Jóvenes, víctimas y victimarios
Por Javier Solórzano Zinser
Hace algunos años cuando Apatzingán vivía uno de los momentos más agudos por la inseguridad y violencia, pudimos ver cómo la ciudad vivía entre el temor y la incertidumbre.
Un comando había atacado una estación de radio que se encontraba en el centro de la ciudad. Resulta que se había equivocado, porque lo que quería era atacar un hotel que se encontraba al otro lado de la plaza que era habitado por cuerpos de seguridad quienes eran a los que quería atacar. Mucho se especuló, pero quedó claro cuál era el objetivo de la delincuencia organizada.
La ciudad estaba bajo el control de la Familia Michoacana. A media mañana las calles estaban solas, los comercios vacíos, y sólo se podía conversar, es un decir, con los boleros. Desde que entramos a Apatzingán fuimos seguidos por una camioneta pick-up manejada por un joven.
Llegó el inevitable momento de hablar con él y preguntarle qué es lo que quería por más obvio que fuera. Con poca amabilidad nos cuestionó como si fuera parte de la seguridad de la ciudad, incluso nos dijo que entre más rápido nos fuéramos mejor. Como fuere, logramos hacer algunas entrevistas con personas que, si bien respondían con amabilidad, no escondían el temor y pedían el anonimato.
La mejor entrevista, como suele pasar, no fue grabada. Hablamos con el joven que se había encargado auténticamente de “venadearnos”. Su historia no es muy diferente a muchas que conocemos que pasan en el país; trabajaba de operador en la estación de radio que había sido atacada. Un amigo, refiere, lo invitó a que trabajara vigilando todo lo que pasaba en Apatzingán, le ofrecieron 5 mil pesos al mes.
Con lo que le pagaban metió a su mamá al IMSS, les dio dinero a sus hermanos pequeños, lo que les permitió seguir en la escuela, y fue subiendo poco a poco dentro de su “trabajo”. Nos decía con orgullo que ya tenía su camioneta y que cada vez le iba mejor, lo que le permitía ir a antros y hacer muchas cosas que de otra manera no hubiera sido posible.
No se preguntaba mucho, por lo que estaba haciendo, más bien informaba de todo lo que veía paseándose en la pick-up por las calles de Apatzingán, su vida cambió.
Nunca supimos qué acabó pasando con el joven que no tenía salida alguna para mantener a su mamá y a sus hermanos. Lo cierto es que en aquel momento era feliz, al final terminó por materialmente corriéndonos, “ya mejor váyanse, es por su bien”.

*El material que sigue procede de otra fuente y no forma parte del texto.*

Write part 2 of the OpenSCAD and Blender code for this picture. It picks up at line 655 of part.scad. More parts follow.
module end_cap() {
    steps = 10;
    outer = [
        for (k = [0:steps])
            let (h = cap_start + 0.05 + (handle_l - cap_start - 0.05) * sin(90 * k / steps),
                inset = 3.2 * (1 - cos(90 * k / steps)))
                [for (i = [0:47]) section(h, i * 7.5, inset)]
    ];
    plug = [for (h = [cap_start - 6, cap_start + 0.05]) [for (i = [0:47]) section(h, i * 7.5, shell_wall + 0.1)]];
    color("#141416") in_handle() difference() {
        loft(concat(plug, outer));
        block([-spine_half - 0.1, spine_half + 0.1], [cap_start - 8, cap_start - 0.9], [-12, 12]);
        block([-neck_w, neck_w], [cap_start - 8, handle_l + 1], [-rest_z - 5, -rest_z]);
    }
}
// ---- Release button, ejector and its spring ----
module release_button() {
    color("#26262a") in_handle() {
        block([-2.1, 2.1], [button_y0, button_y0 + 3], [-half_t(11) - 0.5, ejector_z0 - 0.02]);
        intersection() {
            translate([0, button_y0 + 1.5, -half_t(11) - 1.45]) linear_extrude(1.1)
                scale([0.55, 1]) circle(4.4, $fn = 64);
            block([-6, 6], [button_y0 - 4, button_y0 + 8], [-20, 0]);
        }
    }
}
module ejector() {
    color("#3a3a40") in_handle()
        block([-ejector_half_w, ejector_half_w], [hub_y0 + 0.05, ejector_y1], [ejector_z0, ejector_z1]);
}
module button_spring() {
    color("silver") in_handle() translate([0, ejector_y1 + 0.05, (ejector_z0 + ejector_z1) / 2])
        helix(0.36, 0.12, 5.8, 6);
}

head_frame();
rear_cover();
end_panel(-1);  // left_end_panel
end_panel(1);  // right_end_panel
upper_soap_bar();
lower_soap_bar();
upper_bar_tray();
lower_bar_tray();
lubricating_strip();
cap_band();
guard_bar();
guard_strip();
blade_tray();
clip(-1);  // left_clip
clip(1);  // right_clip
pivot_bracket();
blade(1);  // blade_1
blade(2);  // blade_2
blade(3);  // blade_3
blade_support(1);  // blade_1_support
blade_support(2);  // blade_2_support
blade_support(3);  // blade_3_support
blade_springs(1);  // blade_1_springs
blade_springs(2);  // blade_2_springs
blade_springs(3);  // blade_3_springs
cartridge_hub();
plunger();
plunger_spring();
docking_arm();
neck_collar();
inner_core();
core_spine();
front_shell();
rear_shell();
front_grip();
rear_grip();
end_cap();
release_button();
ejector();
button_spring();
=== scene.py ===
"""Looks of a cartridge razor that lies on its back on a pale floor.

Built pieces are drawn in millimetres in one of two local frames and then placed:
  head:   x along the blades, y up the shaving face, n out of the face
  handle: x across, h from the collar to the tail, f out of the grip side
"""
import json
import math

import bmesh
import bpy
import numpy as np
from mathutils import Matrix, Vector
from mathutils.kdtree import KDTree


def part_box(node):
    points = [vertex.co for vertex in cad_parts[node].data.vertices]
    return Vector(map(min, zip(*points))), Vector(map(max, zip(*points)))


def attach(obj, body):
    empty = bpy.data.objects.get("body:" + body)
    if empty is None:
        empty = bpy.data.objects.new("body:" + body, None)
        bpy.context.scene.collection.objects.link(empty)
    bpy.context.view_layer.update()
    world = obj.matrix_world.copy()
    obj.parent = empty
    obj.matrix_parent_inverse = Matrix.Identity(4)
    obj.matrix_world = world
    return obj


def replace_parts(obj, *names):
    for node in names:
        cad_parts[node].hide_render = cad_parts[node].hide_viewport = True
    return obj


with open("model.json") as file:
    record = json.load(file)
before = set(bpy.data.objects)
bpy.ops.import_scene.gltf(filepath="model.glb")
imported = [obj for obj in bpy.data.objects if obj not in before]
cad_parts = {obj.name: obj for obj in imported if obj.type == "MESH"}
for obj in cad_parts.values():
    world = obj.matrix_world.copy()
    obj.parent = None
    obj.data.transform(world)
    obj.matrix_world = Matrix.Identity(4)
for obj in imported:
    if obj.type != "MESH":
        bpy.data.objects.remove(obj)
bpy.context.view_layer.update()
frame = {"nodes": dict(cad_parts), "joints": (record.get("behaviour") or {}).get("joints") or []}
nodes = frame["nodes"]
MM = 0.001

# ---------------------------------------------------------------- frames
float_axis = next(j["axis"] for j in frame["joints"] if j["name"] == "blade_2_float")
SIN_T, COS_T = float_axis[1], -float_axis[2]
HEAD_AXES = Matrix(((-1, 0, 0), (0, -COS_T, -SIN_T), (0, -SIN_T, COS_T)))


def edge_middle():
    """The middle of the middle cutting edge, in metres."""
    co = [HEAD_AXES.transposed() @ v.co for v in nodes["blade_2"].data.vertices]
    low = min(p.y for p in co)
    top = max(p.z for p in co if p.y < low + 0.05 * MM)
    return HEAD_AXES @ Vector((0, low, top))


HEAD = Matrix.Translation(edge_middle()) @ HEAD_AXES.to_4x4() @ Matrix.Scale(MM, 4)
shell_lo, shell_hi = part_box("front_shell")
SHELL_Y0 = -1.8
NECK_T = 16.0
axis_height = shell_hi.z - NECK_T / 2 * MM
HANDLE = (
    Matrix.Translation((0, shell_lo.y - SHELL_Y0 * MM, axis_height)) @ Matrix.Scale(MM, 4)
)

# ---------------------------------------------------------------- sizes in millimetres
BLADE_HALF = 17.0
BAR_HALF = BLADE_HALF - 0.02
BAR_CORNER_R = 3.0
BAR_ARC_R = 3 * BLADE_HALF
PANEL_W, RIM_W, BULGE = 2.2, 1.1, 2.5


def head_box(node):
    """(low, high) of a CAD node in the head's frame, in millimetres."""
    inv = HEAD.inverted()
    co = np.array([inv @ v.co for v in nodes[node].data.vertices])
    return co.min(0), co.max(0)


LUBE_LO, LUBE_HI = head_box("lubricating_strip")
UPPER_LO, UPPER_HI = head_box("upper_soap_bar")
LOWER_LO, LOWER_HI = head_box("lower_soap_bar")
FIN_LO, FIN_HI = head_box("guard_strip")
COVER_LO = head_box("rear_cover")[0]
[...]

Esta historia no es una nueva historia. Tiene que ver con lo que desde hace mucho tiempo pasa en el país. Los jóvenes se han ido convirtiendo en el centro de los hechos violentos. Ya sea porque forman parte de los enfrentamientos a los cuales los mandan los dirigentes de los cárteles, o porque son quienes son contratados como sicarios para acabar con la vida de quienes son incómodos a la delincuencia organizada.
La violencia desde hace tiempo alcanza a los menores de edad. En muchos casos la aceptan como forma de vida, quizá pensando en la lapidaria pinta en una barda en Culiacán: “Prefiero cinco años de rey y no una vida de buey como mi papá”, la cual, por cierto, durante mucho tiempo nadie se atrevió a borrar.
Es muy probable que la historia del joven entre 17 y 19 años que asesinó a Carlos Manzo sea la misma de muchos jóvenes que toman la decisión de integrarse a la delincuencia organizada o que son obligados a hacerlo.
Muchas preguntas dejan los acontecimientos en Michoacán. Uno que cruza todo el país es el papel que están jugando los jóvenes en los brutales terrenos de la violencia, están siendo al mismo tiempo víctimas y victimarios, de alguna manera los estamos aislando y expulsando de sus entornos quitándoles la esperanza y la ilusión.
RESQUICIOS.
Con la designación de Grecia Quiroz, esposa de Carlos Manzo, como presidenta municipal de Uruapan, estamos ante un nuevo riesgo que, inevitablemente, parece que se tiene que correr. Vio y aprendió muchas cosas de y con su esposo, la delincuencia organizada lo sabe.